The major supply chain risks facing all federal agencies, according to a 2018 report by the Government Accountability Office, include:

  • Harmful hardware or software, whether intentionally installed or counterfeit
  • Failure to manufacture or distribute critical products, or disrupting manufacturing and distribution
  • Reliance on malicious or unqualified service providers for technical services
  • Hardware or software containing unintentional vulnerabilities, such as defective code

The DOD’s supply chain management abilities have actually been on the GAO’s High Risk List since 1990. After the 2017 report, however, the DOD improved enough that supply chain management was taken off the list this year. 

“DOD made key improvements, such as reducing on-order excess inventory by about $600 million and addressing each of our high-risk criteria, resulting in demonstrable and sustained improvements,” the 2019 report says.

Yet supply chain security for the smaller contractors remains a challenge. According to FCW, fewer than 60 percent of small and medium-sized defense contractors responding to a survey conducted by the National Defense Industrial Association had read the Defense Federal Acquisition Regulation Supplement, which provides minimum security standards. 

“Nearly half of those who did said they found it hard to understand,” FCW reports.

MORE FROM FEDTECH: Find out how the government plans to reskill workers for cybersecurity roles. 

Pentagon Task Force Plans New Certifications for Contractors

This is a critical issue because the largest defense contractors — which include Boeing, General Dynamics, Lockheed Martin, Northrop Grumman and Raytheon in addition to Lockheed — subcontract some of their work to smaller companies that then send some of that work to another set of companies, FCW reports. The DOD admits that it’s difficult to keep track of the supply chain under those circumstances.
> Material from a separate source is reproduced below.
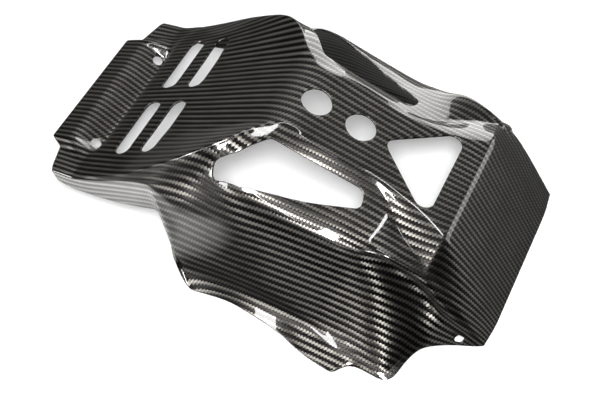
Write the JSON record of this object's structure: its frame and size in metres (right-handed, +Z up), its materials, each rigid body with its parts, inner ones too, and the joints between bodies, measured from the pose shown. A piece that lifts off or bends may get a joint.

A new Pentagon task force is reexamining the DOD’s relationships with suppliers, encouraging subcontractors to conduct a cybersecurity self-certification that the agency can rely on, creating a “closed-loop system where we can go out and validate what it is they sell us assessed against,” Deasy said, according to FedScoop. “This problem is not necessarily a Tier-1 supply level.”

The DOD and its major contractors also recognize the need to deliver a clearer message about cybersecurity practices to smaller and nontraditional DOD suppliers (those who do not specialize in selling to the military and may lack the experience to meet tough DOD cybersecurity standards), increasing the amount of education around cyber policies.

“A first step is communicating and spreading awareness to the supplier base that cybersecurity is both a national and economic security issue within the supply chain,” says John DeSimone, vice president of cybersecurity and special missions at Raytheon Intelligence, Information and Services.

MORE FROM FEDTECH: Discover how Windows 10 provides a security boost for agencies. 

Big Contractors Boost Supply Chain Security Awareness

Raytheon, which regularly assesses its suppliers for security issues, focuses on those at the greatest risk, “assessing their environment and providing recommendations for how to build an efficient, affordable and DOD-compliant security posture,” DeSimone says. In some cases, the company uses its own personnel to help suppliers develop better security, he adds.

The DIB SCC is developing methods to assess a supplier’s ability to protect controlled unclassified information, as well as a model for assisting small and midsized suppliers develop and deploy cyber programs that protect CUI within the supply chain, Gordon says.

“The most significant challenge to small suppliers is that they have limited resources, thus the cost and complexity of deploying and maintaining cyber capabilities must be lowered,” he says.

To address this challenge, the task force is exploring new detection capabilities for smaller companies, the selective use of cloud technologies to provide affordable cyber protection and selective implementation of digital rights management, Gordon says.

DRM embeds code in digital assets that prevents copying, specifies the time period within which the content can be accessed and limits the number of devices that can use the media.

Technologies such as artificial intelligence and predictive analytics could also be employed in a spot-check strategy, since these technologies can perform risk assessments across the supply chain and flag the most critical suppliers and hot spots for review.

“We need to ensure that our partners are establishing resiliency across their hardware and software systems,” says DeSimone. “Securing the DOD supply chain is a national security imperative that requires collaboration and partnership with the DOD, our suppliers and our competitors.”